After the War a very unhappy Peter Kerrigan spent a day with Alun in private discussion, stayed overnight and then went day visit to a beach on Gower for a bit of a break before going back home. Kerrigan was a Political Commissar in the International Brigade, and Alun had been recruiting for them.

It bothers me that everything I put on Wikipedia about Sam Mainwaring jr has vanished.

Ilyan
Mar 13 2010 17:00

Crashing computer makes me nervous so I put it in two parts. Or I just forgot to put this: Jr told me Sam Sr made the term Anarcho Syndicalism rather than Anarchist Syndicalism because he wanted something acceptable to sensible working people and there was then no real evidence of a working Anarchist system. (pre 1907 when Sam sr died) It was made to indicate a direction Syndicalism should move in.

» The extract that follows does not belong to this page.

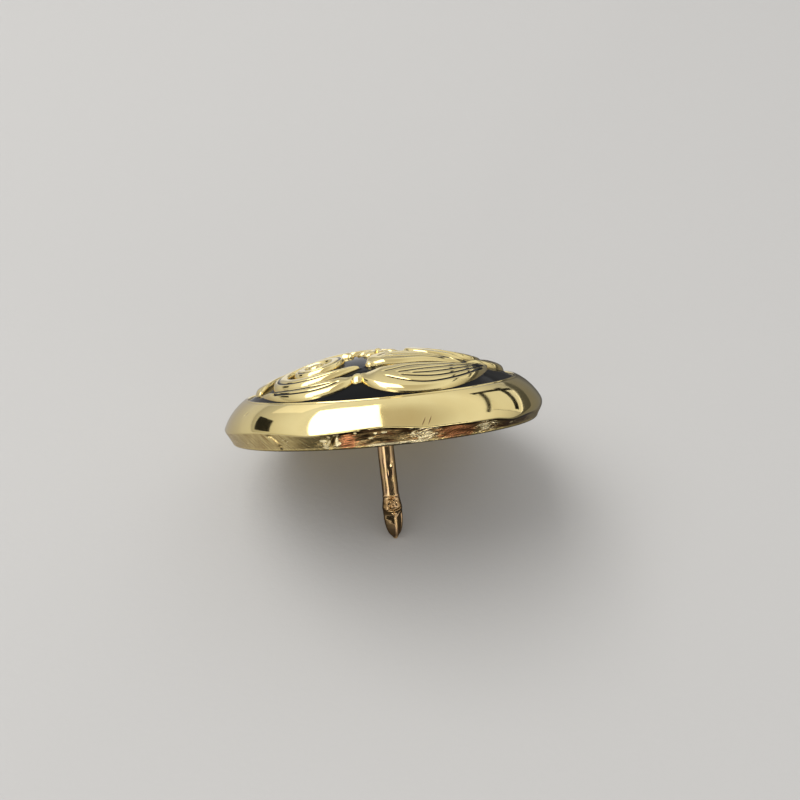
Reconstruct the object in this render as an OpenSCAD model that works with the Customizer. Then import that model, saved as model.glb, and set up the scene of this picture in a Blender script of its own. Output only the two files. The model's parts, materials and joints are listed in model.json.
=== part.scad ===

It is certainly in my head that there was functioning Anarchy in factories in Barcelona, but whether Sam jr put it there or I made a later conclusion is uncertain.

Boris Badenov
Mar 13 2010 17:09

Hi Ilyan,

Do you know by any chance of any material on Sam sr.'s life? Has Sam. jr written anything about his father? I found some fragments in Tom Mann's Memoirs (where he mentions that Sam sr. was very good friends with William Morris) and then there is a scholarly article about his notion of antiparliamentarian socialism, but other than that I haven't really found much (save for this piece on libcom).

arminius
Jun 23 2013 23:24
Quote:
there is a scholarly article about his notion of antiparliamentarian socialism

Well, that sounds interesting. Can we get it? Or at least read it?